Мужики смотрели на извивающегося в пыли человека со страхом.
-Поняли, отчего озверел Васька Тупик? - спросил Таршила.
-Што ж делать с ним, святой отец? - спросил Фрол.
Монах пожал плечами, глядя на затихшего лазутчика.
-Ты - начальник, решай. Тут дело - мирское.
-С собой взять придётся.
-На кой бес он нужон? - проворчал Таршила. - Да и сбежит дорогой. С изменниками разговор - один.
"Нищий" стал хватать Фрола за ноги, сулил показать серебро, которое у него-де зарыто недалеко.
-Июда! О серебрениках заговорил! Встань да помри хоть по-человечески. Кто свершит правый суд, мужики?
Ополченцы отшатнулись. Таршила нахмурился, взялся за ремень кистеня, через плечо покосился на возок, где сидела внучка, отрицательно качнул головой и перехватил насупленный взор кузнеца - не могу, мол, при ней, давай ты, что ли?..
Лазутчик вскочил, растолкав мужиков, кинулся в сторону леска и ушёл бы, промедли ратники, но за ним кинулся Алёшка Варяг, свистнул кистенём, и ордынский прихвостень, вскинув руки, свалился в траву. Мужики начали креститься.
Так звонцовские ратники открыли свой боевой счёт.
-Чудно, - сказал побледневший Филька. - Идём на ордынцев, а первым свово порешили.
-Свово? - спросил Таршила. - Этот "свой" - похуже сотни Мамая.
Фрол шагнул к бледному Алёшке. Тот вертел в руках кистень, разглядывая его. Наверное, не мог поверить, что эта свинцовая гиря на ремне способна так мгновенно лишить жизни врага... Экое счастье, что в ссорах с деревенскими парнями только грозили друг другу кистенями, а в дело их не пускали. Какую ведь беду можно нажить одним взмахом руки в запальчивости!
-Удар молодецкий, - сказал Фрол, положив руку на плечо парня. - Быть тебе добрым воином, Алексей.
-И штоб его прозвища более не было слыхано, - добавил Таршила. - Всё прежнее озорство те прощается, Лексей.
Парни посматривали на покрасневшего Алёшку. Отец, тощий рыжий звонцовский пастух, покачивал головой.
-Видать, не зря я тя порол, Варяг ты эдакий, довелось от людей доброе слово услышать.
Подошёл Юрко, протянул руку, Алёшка взял её и забормотал:
-Да што!.. Я их, гадов, хоть сколь положу, вы мне только укажите.
Мужики рассмеялись. Зарыли мёртвое тело, и колонна продолжала путь, обрастая всё новыми людьми и подводами.

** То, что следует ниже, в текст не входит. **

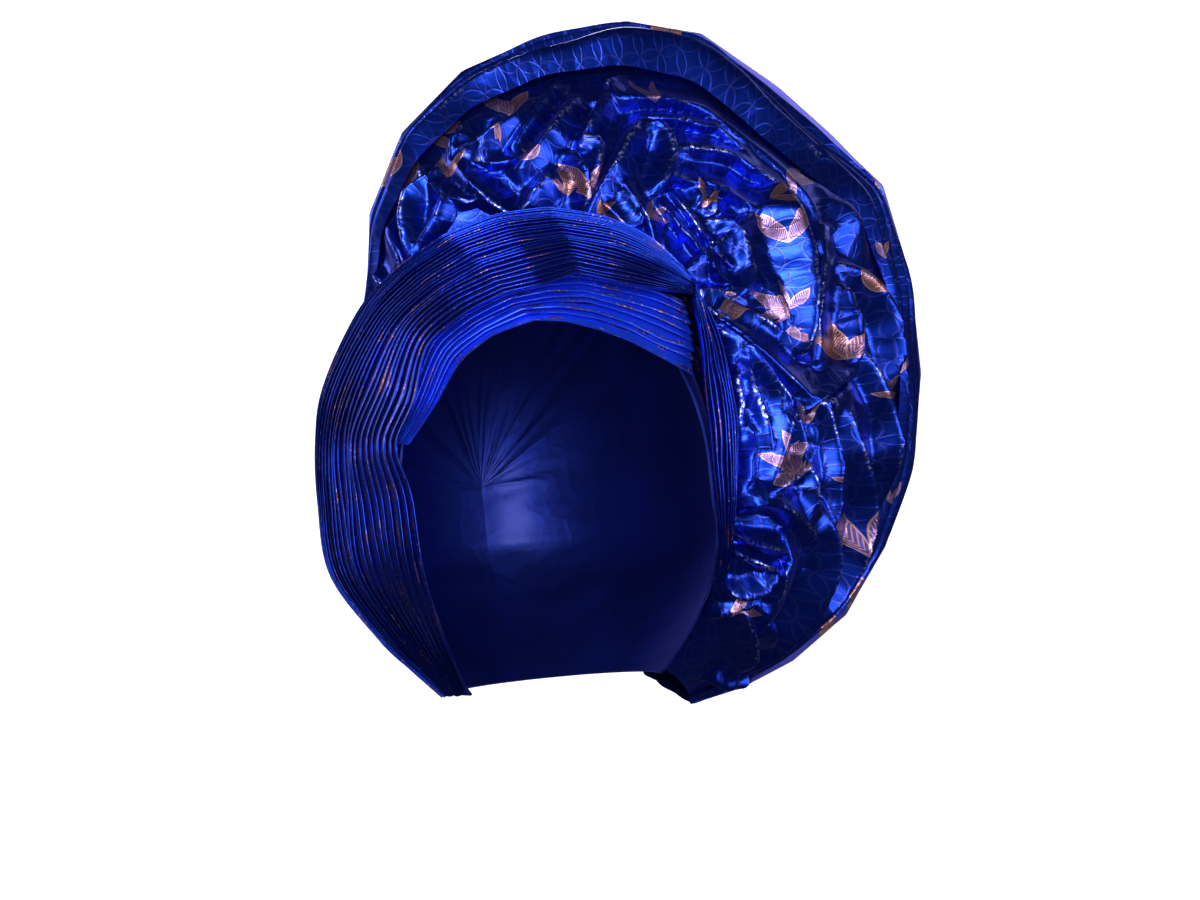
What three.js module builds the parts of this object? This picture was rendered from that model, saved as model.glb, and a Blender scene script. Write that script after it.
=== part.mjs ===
// A pre-tied head tie of stiff taffeta. A crown wrap holds the head, three pleated bands frame the
// face, and a tall fan of crumpled cloth, edged with nested pleats, rises behind them.
// Lengths are in millimetres and angles in degrees. +Z is up, the face looks along -Y and +X is the
// wearer's left. The origin is inside the crown, where it sits on the top of the head.
import * as THREE from "three";
import { mergeVertices } from "three/addons/utils/BufferGeometryUtils.js";

// The head that the crown wrap is made for.
const headBreadth = 154;
const headLength = 194;
const crownHeight = 100; // from the ears up to the top of the head
const hemDrop = 85; // from the ears down to the hem
const jawStart = 25; // how far below the ears the sides begin to draw in
const jawNarrowing = 0.46; // share of the breadth that is drawn in at the hem

// The cloth.
const crownWall = 2;
const pleatWall = 1.6;
const fanWall = 1.8;
const layerGap = 0.9; // clearance between layers that are pinned together
const footGap = 1.9; // clearance under a tucked edge, which is straight where the crown is round

// The pleated bands. A lift in the tables below is a share of the stand-off.
const standOff = 24; // how far the highest pleats stand off the head
const haloPleatCount = 12;
const haloPleatRise = 2.2;
const browPleatCount = 6;
const browPleatRise = 1.8;
const templePleatCount = 5;
const templePleatRise = 1.8;
const tuckAngle = 3; // how far behind a band its tucked edge meets the crown
const tuckWallAngle = 1; // thickness of the tucked edge, as an angle
const pleatSlope = 0.88; // share of a pleat's width over which it slopes down

// The fan.
const fanReach = 217; // from the ear line's middle to the furthest corner of the rim
const fanDepth = 50; // how far the rim leans back behind the ears
const fanBulge = 22; // how far the crumpled face stands forward of a straight sheet
const fanBackBulge = 7;
const foldRise = 11; // height of a full fold
const foldWidth = 10; // half width that the folds' widths are shares of
const rimBandWidth = 20; // width of the nested pleats where they are widest
const rimSetbackShare = 0.03; // share of the sheet that shows beyond them
const rimPleatCount = 4;
const rimPleatRise = 1.9;
const widestBandShare = 0.4; // share of the sheet that they cover at most
const rimSlices = 2; // grid lines of the rim's pleats for each station
const faceSteps = 18; // grid lines of the fan's face from root to rim
const faceSlices = 4; // and for each station
const backSteps = 6;
const backSlices = 2;
const faceShare = 0.985; // the face stops a little short of the back sheet's edge
const backStep = 1.3; // how many layers the back sheet's edge lies behind the face's

const radians = THREE.MathUtils.degToRad;
const { lerp, clamp } = THREE.MathUtils;

// Turns rows of numbers into objects with the named columns.
const table = (columns, rows) =>
  rows.map((row) => Object.fromEntries(columns.split(" ").map((name, i) => [name, row[i]])));

// Each band's sections run from the wearer's right, over the brow, to the left. "over" turns from the
// right ear (-90) over the crown (0) to the left ear (90), "drop" is the share of the hem's drop below
// an ear, "swing" turns from the brow (-90) to the back of the head (90), and "lift" stands off the
// head. A section's front edge is nearer the face, and its back edge nearer the crown.
const bandColumns =
  "frontOver frontDrop frontSwing frontLift backOver backDrop backSwing backLift";
const haloSections = table(bandColumns, [
  [-90, 0.98, -20, 0.28, -90, 1, 8, 0.3],
  [-90, 0.84, -28, 0.2, -90, 0.84, 14, 0.29],
  [-90, 0.68, -34, 0.2, -90, 0.68, 18, 0.33],
  [-90, 0.35, -40, 0.25, -90, 0.35, 22, 0.42],
  [-90, 0, -40, 0.3, -90, 0, 22, 0.46],
  [-77, 0, -36, 0.34, -76, 0, 18, 0.47],
  [-64, 0, -40, 0.4, -64, 0, 12, 0.49],
  [-48, 0, -38, 0.44, -46, 0, 2, 0.5],
  [-33, 0, -42, 0.5, -34, 0, -4, 0.51],
  [-19, 0, -45, 0.55, -20, 0, -9, 0.53],
  [-6, 0, -47, 0.6, -6, 0, -11, 0.55],
  [8, 0, -45, 0.66, 8, 0, -13, 0.64],
  [23, 0, -46, 0.76, 22, 0, -16, 0.76],
  [36, 0, -43, 0.88, 34, 0, -21, 0.88],
  [46, 0, -36, 0.96, 44, 0, -28, 0.98],
]);
const browSections = table(bandColumns, [
  [-76, 0, -37, 0.15, -76, 0, -33, 0.17],
  [-63, 0, -43, 0.1, -64, 0, -35, 0.2],
  [-46, 0, -45, 0.09, -46, 0, -34, 0.22],
  [-30, 0, -47.5, 0.09, -34, 0, -37, 0.26],
  [-11, 0, -50, 0.09, -20, 0, -40, 0.32],
  [3, 0, -52, 0.09, -6, 0, -42, 0.38],
  [19, 0, -53, 0.1, 8, 0, -41, 0.42],
  [33, 0, -52, 0.12, 22, 0, -41, 0.52],
  [47, 0, -49, 0.16, 35, 0, -38, 0.62],
  [62.5, 0, -40, 0.22, 45.5, 0, -34, 0.72],
]);
const templeSections = table(bandColumns, [
  [47, 0, -36, 0.94, 45.2, 0, -28.5, 0.96],
  [56, 0, -40, 0.68, 58, 0, -33, 0.86],
  [64, 0, -43, 0.5, 68, 0, -36, 0.78],
  [79, 0, -46, 0.34, 80, 0, -37, 0.68],
  [90, 0.05, -46, 0.28, 90, 0.02, -38, 0.56],
  [90, 0.24, -45, 0.24, 90, 0.22, -38, 0.44],
  [90, 0.44, -41, 0.22, 90, 0.42, -36, 0.34],
  [90, 0.62, -35, 0.2, 90, 0.62, -30, 0.28],
]);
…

Васька Тупик вёл отряд под Орду. Потрясённый тем, как скрестился его путь с путём Дарьи, он видел в том лишь промысел Неба, ответ на его молитву. Теперь он был убеждён, что погибнет в битве с Мамаем, но убеждение лишь прибавляло желания поскорее скрестить свой меч с вражеским. Только Дарью было жалко, и её поцелуй всё сильнее разгорался на губах.

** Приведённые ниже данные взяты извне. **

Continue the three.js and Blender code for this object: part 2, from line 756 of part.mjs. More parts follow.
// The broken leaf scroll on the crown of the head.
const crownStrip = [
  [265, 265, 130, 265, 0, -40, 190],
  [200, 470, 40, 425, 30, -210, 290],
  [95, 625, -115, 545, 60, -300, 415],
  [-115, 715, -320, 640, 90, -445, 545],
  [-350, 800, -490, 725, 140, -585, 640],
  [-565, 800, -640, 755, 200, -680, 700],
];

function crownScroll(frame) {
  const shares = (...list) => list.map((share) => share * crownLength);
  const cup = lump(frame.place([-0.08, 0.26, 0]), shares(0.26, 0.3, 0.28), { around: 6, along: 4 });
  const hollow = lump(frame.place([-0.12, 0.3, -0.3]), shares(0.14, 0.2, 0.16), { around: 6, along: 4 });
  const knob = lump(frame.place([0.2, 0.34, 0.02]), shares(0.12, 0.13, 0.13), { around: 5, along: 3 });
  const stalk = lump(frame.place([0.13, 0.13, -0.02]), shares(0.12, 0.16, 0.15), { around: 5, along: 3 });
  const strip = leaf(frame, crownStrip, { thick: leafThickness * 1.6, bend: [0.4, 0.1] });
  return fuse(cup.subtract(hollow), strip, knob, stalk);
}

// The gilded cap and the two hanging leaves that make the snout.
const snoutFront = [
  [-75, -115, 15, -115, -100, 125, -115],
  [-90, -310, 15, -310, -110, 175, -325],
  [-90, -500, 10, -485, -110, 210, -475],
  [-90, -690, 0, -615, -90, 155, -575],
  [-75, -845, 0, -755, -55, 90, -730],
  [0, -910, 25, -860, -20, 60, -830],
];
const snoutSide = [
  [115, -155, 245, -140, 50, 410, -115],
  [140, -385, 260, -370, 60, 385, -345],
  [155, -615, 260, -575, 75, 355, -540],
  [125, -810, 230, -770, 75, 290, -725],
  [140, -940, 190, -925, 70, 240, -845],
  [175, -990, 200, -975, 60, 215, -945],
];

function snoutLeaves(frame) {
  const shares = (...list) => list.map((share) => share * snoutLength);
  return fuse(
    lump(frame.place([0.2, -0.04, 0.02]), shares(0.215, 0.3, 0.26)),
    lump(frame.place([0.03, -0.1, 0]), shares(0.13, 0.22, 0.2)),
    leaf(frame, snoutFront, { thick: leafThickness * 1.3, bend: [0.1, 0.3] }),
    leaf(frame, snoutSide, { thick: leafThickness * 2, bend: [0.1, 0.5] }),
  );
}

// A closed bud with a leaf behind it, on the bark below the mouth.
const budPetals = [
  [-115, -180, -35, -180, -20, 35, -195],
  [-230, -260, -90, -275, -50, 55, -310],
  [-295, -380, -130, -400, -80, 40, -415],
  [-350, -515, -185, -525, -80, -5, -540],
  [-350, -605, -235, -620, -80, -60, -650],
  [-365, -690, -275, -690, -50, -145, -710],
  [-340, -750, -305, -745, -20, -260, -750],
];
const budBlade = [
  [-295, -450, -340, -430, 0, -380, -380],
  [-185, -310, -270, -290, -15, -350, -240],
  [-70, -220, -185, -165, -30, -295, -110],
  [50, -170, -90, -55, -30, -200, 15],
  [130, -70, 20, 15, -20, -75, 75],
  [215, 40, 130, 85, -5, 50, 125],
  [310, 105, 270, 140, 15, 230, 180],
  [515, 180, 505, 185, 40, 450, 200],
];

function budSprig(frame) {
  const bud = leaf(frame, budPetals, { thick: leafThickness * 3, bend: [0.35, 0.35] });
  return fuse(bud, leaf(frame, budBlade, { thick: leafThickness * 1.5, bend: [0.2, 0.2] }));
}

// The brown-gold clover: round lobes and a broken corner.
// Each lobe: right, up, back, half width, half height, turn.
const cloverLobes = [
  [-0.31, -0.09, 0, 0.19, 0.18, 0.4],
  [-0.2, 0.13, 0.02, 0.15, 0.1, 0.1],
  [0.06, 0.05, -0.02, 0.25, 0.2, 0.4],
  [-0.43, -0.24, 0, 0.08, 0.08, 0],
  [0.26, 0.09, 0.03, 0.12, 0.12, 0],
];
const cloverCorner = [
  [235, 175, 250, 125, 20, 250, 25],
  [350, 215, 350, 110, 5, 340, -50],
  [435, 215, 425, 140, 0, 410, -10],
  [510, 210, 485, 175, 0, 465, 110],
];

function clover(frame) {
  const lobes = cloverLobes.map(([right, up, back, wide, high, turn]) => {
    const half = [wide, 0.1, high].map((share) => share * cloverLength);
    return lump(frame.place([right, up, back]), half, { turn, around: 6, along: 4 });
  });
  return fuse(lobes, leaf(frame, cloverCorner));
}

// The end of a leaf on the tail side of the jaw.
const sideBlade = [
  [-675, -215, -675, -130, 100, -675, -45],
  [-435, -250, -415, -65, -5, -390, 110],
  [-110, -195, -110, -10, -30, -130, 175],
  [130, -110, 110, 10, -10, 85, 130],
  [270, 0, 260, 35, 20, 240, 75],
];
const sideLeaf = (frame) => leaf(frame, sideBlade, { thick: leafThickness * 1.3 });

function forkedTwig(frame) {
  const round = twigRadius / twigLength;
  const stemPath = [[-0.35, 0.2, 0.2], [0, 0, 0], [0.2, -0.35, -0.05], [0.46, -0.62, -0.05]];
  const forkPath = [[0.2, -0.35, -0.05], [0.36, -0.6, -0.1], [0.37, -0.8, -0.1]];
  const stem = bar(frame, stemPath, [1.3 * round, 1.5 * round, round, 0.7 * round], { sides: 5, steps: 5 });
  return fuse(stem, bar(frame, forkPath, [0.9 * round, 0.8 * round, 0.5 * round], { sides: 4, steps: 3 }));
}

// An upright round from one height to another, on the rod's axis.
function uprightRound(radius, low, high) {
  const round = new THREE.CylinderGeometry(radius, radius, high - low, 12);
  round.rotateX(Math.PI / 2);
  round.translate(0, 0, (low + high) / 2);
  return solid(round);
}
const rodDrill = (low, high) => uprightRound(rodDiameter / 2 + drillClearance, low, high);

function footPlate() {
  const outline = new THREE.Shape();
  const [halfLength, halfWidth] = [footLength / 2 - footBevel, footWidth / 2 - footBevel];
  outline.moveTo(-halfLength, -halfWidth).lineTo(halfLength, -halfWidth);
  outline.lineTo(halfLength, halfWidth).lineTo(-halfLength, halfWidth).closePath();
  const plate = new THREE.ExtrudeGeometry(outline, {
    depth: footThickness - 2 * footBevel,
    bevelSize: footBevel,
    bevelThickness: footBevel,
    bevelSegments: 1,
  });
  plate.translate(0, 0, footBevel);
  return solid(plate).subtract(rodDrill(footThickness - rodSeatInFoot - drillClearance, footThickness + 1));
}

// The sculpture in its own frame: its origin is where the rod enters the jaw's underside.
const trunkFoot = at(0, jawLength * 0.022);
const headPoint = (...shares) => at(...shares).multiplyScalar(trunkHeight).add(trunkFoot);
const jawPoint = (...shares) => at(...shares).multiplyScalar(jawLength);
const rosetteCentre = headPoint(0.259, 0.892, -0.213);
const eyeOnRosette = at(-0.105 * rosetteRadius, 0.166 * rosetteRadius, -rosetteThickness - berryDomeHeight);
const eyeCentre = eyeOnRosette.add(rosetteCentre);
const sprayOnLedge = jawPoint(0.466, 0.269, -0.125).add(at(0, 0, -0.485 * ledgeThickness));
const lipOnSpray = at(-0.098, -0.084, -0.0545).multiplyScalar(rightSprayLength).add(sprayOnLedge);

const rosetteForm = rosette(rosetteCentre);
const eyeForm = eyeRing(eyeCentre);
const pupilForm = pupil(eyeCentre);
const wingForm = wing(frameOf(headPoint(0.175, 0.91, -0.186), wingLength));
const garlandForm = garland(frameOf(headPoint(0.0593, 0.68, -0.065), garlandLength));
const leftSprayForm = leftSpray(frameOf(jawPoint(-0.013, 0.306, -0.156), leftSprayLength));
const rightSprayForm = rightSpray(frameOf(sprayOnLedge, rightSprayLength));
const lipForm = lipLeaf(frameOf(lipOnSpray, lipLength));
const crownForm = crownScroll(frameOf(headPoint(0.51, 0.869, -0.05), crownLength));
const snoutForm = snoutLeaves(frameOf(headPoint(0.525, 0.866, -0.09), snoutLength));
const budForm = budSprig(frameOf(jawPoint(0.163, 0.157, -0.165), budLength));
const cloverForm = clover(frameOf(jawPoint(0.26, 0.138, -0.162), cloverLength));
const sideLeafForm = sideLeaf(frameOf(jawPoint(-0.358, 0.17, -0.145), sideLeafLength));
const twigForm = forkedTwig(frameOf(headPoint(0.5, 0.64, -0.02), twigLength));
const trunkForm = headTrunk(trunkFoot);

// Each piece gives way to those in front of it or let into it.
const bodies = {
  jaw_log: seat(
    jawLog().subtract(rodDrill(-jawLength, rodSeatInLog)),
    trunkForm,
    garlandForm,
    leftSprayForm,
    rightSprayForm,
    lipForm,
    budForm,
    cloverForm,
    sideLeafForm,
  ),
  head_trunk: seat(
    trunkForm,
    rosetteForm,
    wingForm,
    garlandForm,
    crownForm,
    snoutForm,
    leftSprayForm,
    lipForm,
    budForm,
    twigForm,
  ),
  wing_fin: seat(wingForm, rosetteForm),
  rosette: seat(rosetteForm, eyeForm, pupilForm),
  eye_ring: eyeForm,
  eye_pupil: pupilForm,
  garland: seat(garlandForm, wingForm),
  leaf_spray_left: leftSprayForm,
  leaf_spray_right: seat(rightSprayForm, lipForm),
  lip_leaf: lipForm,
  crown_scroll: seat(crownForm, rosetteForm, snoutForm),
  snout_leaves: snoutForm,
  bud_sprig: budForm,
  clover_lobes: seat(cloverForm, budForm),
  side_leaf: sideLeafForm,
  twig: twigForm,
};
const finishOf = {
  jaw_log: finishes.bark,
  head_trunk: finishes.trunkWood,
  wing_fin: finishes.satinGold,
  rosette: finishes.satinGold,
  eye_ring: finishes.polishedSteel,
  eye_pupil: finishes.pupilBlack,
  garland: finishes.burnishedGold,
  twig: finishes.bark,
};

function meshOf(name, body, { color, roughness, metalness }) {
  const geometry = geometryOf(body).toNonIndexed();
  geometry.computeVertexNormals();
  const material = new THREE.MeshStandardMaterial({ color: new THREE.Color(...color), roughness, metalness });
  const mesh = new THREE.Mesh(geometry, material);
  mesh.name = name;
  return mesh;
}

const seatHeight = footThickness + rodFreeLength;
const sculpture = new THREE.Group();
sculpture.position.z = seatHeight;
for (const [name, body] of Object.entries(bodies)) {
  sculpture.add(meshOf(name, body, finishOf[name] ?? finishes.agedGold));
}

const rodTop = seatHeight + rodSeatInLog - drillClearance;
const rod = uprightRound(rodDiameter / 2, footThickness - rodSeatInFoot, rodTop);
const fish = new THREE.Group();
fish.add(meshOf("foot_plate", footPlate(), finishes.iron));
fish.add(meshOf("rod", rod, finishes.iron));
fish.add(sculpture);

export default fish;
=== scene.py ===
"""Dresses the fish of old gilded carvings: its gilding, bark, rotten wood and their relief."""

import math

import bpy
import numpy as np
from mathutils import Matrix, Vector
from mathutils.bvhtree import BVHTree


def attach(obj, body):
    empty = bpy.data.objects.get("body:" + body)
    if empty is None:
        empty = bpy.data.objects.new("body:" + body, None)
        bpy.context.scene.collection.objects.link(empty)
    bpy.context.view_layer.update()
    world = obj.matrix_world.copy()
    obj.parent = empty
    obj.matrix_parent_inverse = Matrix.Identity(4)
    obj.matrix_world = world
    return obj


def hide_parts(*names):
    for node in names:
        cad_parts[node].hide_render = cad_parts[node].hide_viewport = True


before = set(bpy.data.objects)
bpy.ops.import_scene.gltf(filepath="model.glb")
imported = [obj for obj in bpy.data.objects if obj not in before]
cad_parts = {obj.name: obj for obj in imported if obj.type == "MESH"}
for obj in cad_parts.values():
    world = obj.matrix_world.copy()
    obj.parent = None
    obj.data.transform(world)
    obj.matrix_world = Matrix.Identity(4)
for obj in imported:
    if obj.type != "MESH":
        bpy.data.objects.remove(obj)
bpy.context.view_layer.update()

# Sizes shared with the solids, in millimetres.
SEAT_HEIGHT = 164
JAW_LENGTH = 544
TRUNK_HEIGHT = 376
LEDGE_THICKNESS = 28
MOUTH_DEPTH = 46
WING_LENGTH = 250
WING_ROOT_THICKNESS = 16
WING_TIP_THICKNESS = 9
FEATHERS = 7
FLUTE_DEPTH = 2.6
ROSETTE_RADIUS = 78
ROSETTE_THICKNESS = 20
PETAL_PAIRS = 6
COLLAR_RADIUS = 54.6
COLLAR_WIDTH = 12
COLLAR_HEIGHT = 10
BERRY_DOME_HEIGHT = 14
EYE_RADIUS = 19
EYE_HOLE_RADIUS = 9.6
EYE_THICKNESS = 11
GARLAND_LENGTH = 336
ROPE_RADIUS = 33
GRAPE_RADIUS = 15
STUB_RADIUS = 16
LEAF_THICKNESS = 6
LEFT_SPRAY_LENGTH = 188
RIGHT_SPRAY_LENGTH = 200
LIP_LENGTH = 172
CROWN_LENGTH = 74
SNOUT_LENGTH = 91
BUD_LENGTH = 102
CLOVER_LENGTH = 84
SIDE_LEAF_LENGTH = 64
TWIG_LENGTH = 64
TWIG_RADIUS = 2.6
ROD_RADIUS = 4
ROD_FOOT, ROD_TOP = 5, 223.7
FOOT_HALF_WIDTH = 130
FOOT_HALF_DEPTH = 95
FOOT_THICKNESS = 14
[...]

Минули границу Московской и Рязанской земель, где смерды не знали, какому князю служат, но всюду уже прошла тревога. Медленно менялся облик Русской земли. Леса теперь чаще перебивались кулигами и полянами, холмы и увалы, поросшие мелколесьем, нарушали однообразие русской равнины, но ещё попадались и сыроватые дебри.